I’ve never believed that the public huntng areas were a great pheasant hunting resource. However, the records do show that many public areas have been a reliable source of pheasants. Gray Lodge, Sacramento Wildlife Refuge, Delevan and Colusa to name a few.
The most enjoyable pheasant hunting I can recall on a public area was at Lower Klamath – yes I did bag one there.
Grizzley Island can produce well. I’ve jumped a lot of roosters while duck hunting there. I’ve also been frustrated attempting to duck hunt surrounded by pheasant hunters on the berms.
In the south, San Luis NWR has occasionally held enough pheasants for a few good hunts. Most of the successful pheasant hunters I know, have good or inside information about the location of pheasants on the refuges.
On good years there are other opportunities at many of the marginal refuges. A friend of mine claims to have killed a pheasant at Spenceville WA.
Although I’ve hunted pheasants at Gray Lodge, Delevan and San Luis, I remember killing one pheasant at Gray Lodge and shooting at a handful, but the hunting has been interesting and challenging.
I’ve heard some interesting stories about hunting the closed zones at Gray Lodge and Sacramento refuges – in fact at times the hunting can be so good that it’s dangerous.
Coming up with a good explaination why the pheasant population isn’t better on the public areas would be about like explaining the problems of the big three auto makers. However, I do have a little insight – some first hand and some is second hand, but from reliable sources.
Managing for pheasants on purpose is expensive. Most successful pheasant management in the past has been by accident – a byproduct of other activites that just happened to produce pheasants.

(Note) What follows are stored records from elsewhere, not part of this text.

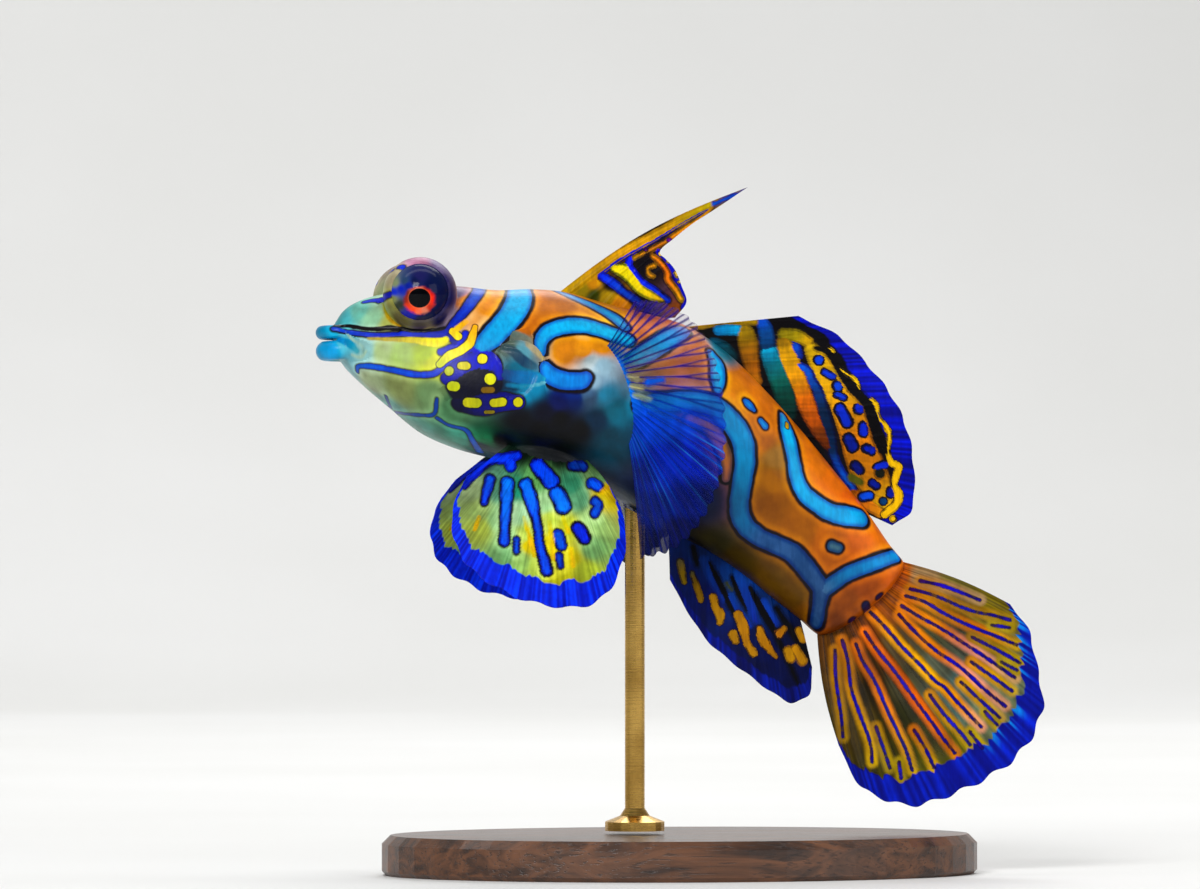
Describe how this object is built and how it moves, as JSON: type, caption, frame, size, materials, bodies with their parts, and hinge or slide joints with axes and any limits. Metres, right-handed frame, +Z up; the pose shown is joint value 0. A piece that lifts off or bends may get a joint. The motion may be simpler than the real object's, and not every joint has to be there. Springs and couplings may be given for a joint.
{
  "type": "display mandarinfish",
  "caption": "Life-size still model of a hovering mandarinfish with spread fins, held by a slender rod on an oval display base.",
  "frame": {"origin": "centre of the stand base's underside", "axes": "-X the way the fish swims, -Y the fish's left side, +Z up"},
  "size_m": [0.0584, 0.032, 0.055],
  "materials": {
    "skin": "wet scaleless skin, patterned",
    "fin": "wet fin membrane, patterned",
    "eye": "wet and glossy",
    "base_wood": "satin dark walnut",
    "rod_brass": "satin"
  },
  "bodies": {
    "root": {"head": "skin", "trunk": "skin", "tail_stalk": "skin", "eye_left": "eye", "eye_right": "eye", "fin_dorsal_first": "fin", "fin_dorsal_second": "fin", "fin_anal": "fin", "fin_caudal": "fin", "fin_pectoral_left": "fin", "fin_pectoral_right": "fin", "fin_pelvic_left": "fin", "fin_pelvic_right": "fin", "stand_base": "base_wood", "stand_rod": "rod_brass"}
  },
  "joints": []
}
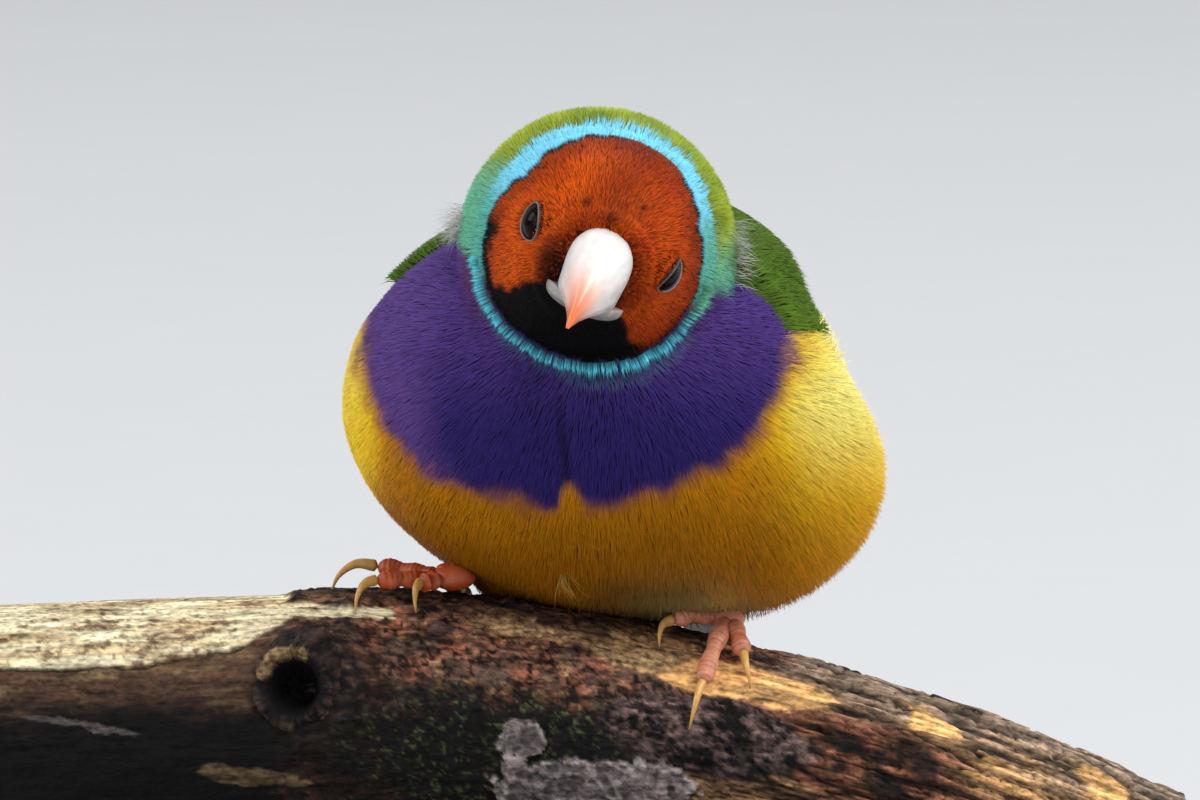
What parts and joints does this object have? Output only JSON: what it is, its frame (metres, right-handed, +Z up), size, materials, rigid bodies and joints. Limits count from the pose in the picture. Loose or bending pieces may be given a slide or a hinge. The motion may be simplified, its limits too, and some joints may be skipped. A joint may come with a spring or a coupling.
{
  "type": "gouldian finch",
  "caption": "Still, life-size perched gouldian finch, fluffed up and looking forward over its breast, on a short cut branch held by a plain display stand.",
  "frame": {"origin": "centre of the stand base's underside, on the surface it stands on", "axes": "+Z up, the bird faces -Y and its left side is towards +X, the branch runs along X"},
  "size_m": [0.123, 0.1381, 0.1089],
  "materials": {
    "face_feathers": "orange-red face feathers, black chin",
    "nape_feathers": "yellow-green crown and nape",
    "body_feathers": "purple breast, yellow belly, green back",
    "wing_feathers": "green wing feathers with dark primaries",
    "tail_feathers": "black tail under blue coverts",
    "bill_horn": "smooth pale horn with a pink tip",
    "eye": "wet dark brown",
    "thigh_feathers": "pale thigh feathers",
    "foot_skin": "pinkish scaled skin",
    "claw_horn": "yellowish horn",
    "bark": "weathered branch with bark and bare wood",
    "base_wood": "dark stained, satin",
    "rod_steel": "brushed"
  },
  "bodies": {
    "root": {"head": "face_feathers", "neck": "nape_feathers", "torso": "body_feathers", "wing_left": "wing_feathers", "wing_right": "wing_feathers", "tail": "tail_feathers", "bill_upper": "bill_horn", "bill_lower": "bill_horn", "eye_left": "eye", "eye_right": "eye", "leg_left": "thigh_feathers", "leg_right": "thigh_feathers", "foot_left": "foot_skin", "foot_right": "foot_skin", "claw_left_inner": "claw_horn", "claw_left_middle": "claw_horn", "claw_left_outer": "claw_horn", "claw_left_hind": "claw_horn", "claw_right_inner": "claw_horn", "claw_right_middle": "claw_horn", "claw_right_outer": "claw_horn", "claw_right_hind": "claw_horn", "perch": "bark", "stand_base": "base_wood", "stand_rod_left": "rod_steel", "stand_rod_right": "rod_steel"}
  },
  "joints": []
}
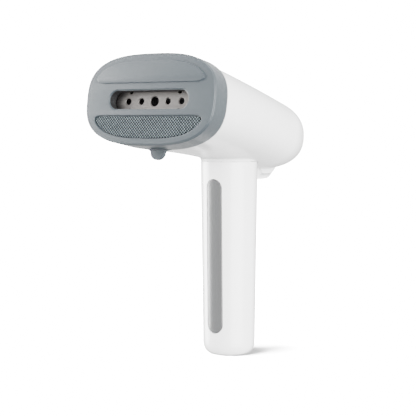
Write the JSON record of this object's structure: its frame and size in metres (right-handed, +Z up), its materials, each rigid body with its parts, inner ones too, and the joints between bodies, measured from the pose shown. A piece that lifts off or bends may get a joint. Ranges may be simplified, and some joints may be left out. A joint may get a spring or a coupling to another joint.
{
  "type": "handheld garment steamer",
  "caption": "Handheld garment steamer: a long tilted head with a grey slotted steam mouthpiece and fabric pad, on an upright round handle that is the water tank.",
  "frame": {"origin": "centre of the handle's foot, on the surface it stands on", "axes": "+Z up along the handle, the steam face looks towards -Y, +X to the right seen from the face towards the back"},
  "size_m": [0.101, 0.1756, 0.2043],
  "materials": {
    "white_shell": "satin white moulding",
    "white_lever": "satin white moulding",
    "white_grip": "satin white moulding",
    "grey_cover": "fine matt grey",
    "pad_weave": "woven polyester",
    "stainless": "fine satin",
    "black_plastic": "moulded glass-filled",
    "cast_aluminium": "as cast",
    "heater_steel": "oxidised sheath",
    "red_silicone": "silicone",
    "clear_silicone": "translucent silicone",
    "screw_steel": "zinc plated",
    "bimetal_disc": "stamped",
    "fuse_ceramic": "glazed sleeve",
    "shield_tin": "sheet",
    "pump_plastic": "moulded",
    "coil_tape": "wound copper under tape",
    "board_laminate": "solder mask",
    "board_components": "moulded packages",
    "button_white": "satin",
    "ring_light": "frosted diffuser",
    "switch_black": "moulded",
    "pin_steel": "ground pin",
    "spring_steel": "spring wire",
    "cord_rubber": "soft white elastomer",
    "tank_clear": "smoked translucent copolyester",
    "cap_grey": "moulded",
    "foot_rubber": "matt",
    "filter_mesh": "sintered weight"
  },
  "bodies": {
    "head": {"body_shell": "white_shell", "steam_plate": "stainless", "nozzle_block": "black_plastic", "front_frame": "black_plastic", "frame_screws": "screw_steel", "boiler_body": "cast_aluminium", "heater_element": "heater_steel", "boiler_gasket": "red_silicone", "boiler_lid": "cast_aluminium", "boiler_screws": "screw_steel", "thermostat": "bimetal_disc", "thermal_fuse": "fuse_ceramic", "heat_shield": "shield_tin", "chassis": "black_plastic", "pump_body": "pump_plastic", "pump_coil": "coil_tape", "pump_mounts": "foot_rubber", "feed_hose": "clear_silicone", "suction_hose": "clear_silicone", "control_board": "board_laminate", "board_parts": "board_components", "light_ring": "ring_light", "power_switch": "switch_black", "trigger_pin": "pin_steel", "trigger_bracket": "black_plastic", "trigger_switch": "switch_black", "trigger_spring": "spring_steel", "cord_gland": "cord_rubber", "cord_clamp": "black_plastic", "clamp_screws": "screw_steel", "neck_socket": "pump_plastic", "dock_seal": "red_silicone"},
    "mouthpiece": {"mouthpiece_cover": "grey_cover", "fabric_pad": "pad_weave"},
    "tank": {"handle_sleeve": "white_grip", "tank_liner": "tank_clear", "base_cap": "cap_grey", "foot_pad": "foot_rubber"},
    "cap": {"tank_cap": "cap_grey", "tank_cap_seal": "red_silicone", "suction_tube": "clear_silicone", "tank_filter": "filter_mesh", "air_valve": "red_silicone"},
    "trigger": {"trigger": "white_lever"},
    "power_button": {"power_button": "button_white"}
  },
  "joints": [
    {"name": "tank_pull", "type": "slide", "parent": "head", "child": "tank", "axis": [0, 0, -1], "range_m": [0, 0.03]},
    {"name": "cap_turn", "type": "hinge", "parent": "tank", "child": "cap", "pos_m": [0, 0, 0.1337], "axis": [0, 0, 1], "range_deg": [0, 90]},
    {"name": "cover_pull", "type": "slide", "parent": "head", "child": "mouthpiece", "axis": [0, -0.9877, 0.1564], "range_m": [0, 0.022]},
    {"name": "trigger_press", "type": "hinge", "parent": "head", "child": "trigger", "pos_m": [0, 0.0555, 0.1365], "axis": [-1, 0, 0], "range_deg": [0, 6], "stiffness_Nm_per_rad": 0.25, "springref_deg": -6.88, "deforming": ["trigger_spring"]},
    {"name": "power_press", "type": "slide", "parent": "head", "child": "power_button", "axis": [0, -0.2351, -0.972], "range_m": [0, 0.0011], "stiffness_N_per_m": 600, "springref_m": -0.0015}
  ]
}
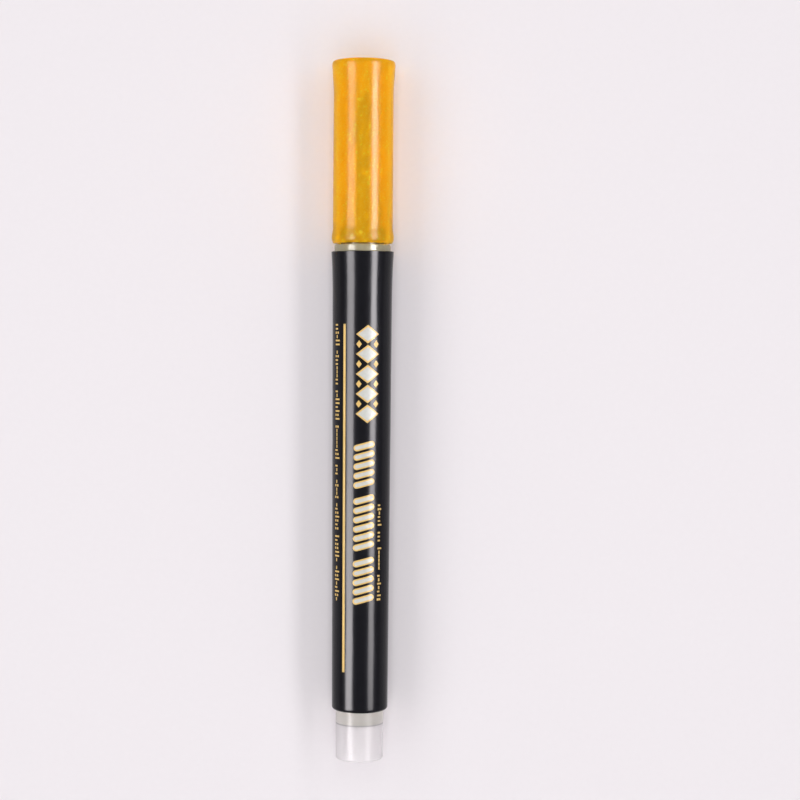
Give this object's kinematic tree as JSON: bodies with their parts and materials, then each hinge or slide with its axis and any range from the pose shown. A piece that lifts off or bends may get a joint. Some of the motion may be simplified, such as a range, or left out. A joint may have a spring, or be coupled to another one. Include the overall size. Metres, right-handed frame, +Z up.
{
  "type": "calligraphy marker",
  "caption": "Slim capped marker with an amber push-on cap, clear barrel in a printed black film sleeve, clear hollow tail plug and a valve-fed bullet nib.",
  "frame": {"origin": "under the middle of the pen's length, on the surface it lies on", "axes": "+Y along the pen's axis towards the cap's closed end, +Z up from the surface it lies on, +X across the pen"},
  "size_m": [0.0126, 0.14, 0.0126],
  "materials": {
    "cap_amber": "glossy translucent amber with fine glitter",
    "natural_polyethylene": "satin, milky translucent",
    "nib_fibre": "matt pressed fibre, dark with ink",
    "grey_plastic": "satin moulded, grey",
    "steel": "bright polished",
    "clear_plastic": "glossy, clear with a faint haze",
    "black_film": "glossy black film with a gold and cream printed motif"
  },
  "bodies": {
    "barrel": {"barrel": "clear_plastic", "printed_sleeve": "black_film", "end_plug": "clear_plastic", "front_section": "natural_polyethylene", "valve_seat": "natural_polyethylene", "valve_cage": "natural_polyethylene", "valve_spring": "steel"},
    "nib": {"nib": "nib_fibre"},
    "valve_stem": {"valve_stem": "grey_plastic"},
    "mixing_ball": {"mixing_ball": "steel"},
    "cap_seal": {"inner_cap": "natural_polyethylene"},
    "cap": {"cap_shell": "cap_amber"}
  },
  "joints": [
    {"name": "nib_press", "type": "slide", "parent": "barrel", "child": "nib", "axis": [0, -1, 0], "range_m": [0, 0.0018]},
    {"name": "valve_lift", "type": "slide", "parent": "barrel", "child": "valve_stem", "axis": [0, -1, 0], "range_m": [0, 0.0018], "stiffness_N_per_m": 400, "springref_m": -0.004, "deforming": ["valve_spring"]},
    {"name": "ball_roll", "type": "slide", "parent": "barrel", "child": "mixing_ball", "axis": [0, 1, 0], "range_m": [-0.0055, 0.0594]},
    {"name": "cap_pull", "type": "slide", "parent": "barrel", "child": "cap_seal", "axis": [0, 1, 0], "range_m": [0, 0.045]},
    {"name": "cap_twist", "type": "hinge", "parent": "cap_seal", "child": "cap", "pos_m": [0, 0.05, 0.00628], "axis": [0, 1, 0], "continuous": true}
  ],
  "couplings": [
    {"joint": "valve_lift", "follows": "nib_press", "ratio": 1}
  ]
}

The brood strip progam I mentioned in pevious posts is labor intensive. On private land it just means you spend more time on pheasants. On public land it means you need more money and that’s the big problem. Not everybody believes it’s the way to go.
California has no money and the USFWS has no interest in making pheasants. Believe it or not, public land is not in short supply, but money for management of public land is. Seldom do managers of public land put the energy and effort into properly managing for pheasants. Managment for waterfowl is much easier and there is dedicated money from duck stamps.
Another factor is that managers at the various refuges are semi autonomous in their decision making and if the refuge manager is interested in pheasants you’ll get some – on the other hand, if he’s not – you’ll have none.
And, not all biologists agree on how to manage for pheasants anyway. Combine that with the other factors especially that pheasants are a non-native species that doesn’t do well in the dry California weather and you have a problem.
All this is exacerbated by the fact the the number of pheasant hunters is in serious decline. Who, other than pheasant hunters, cares about pheasants?!!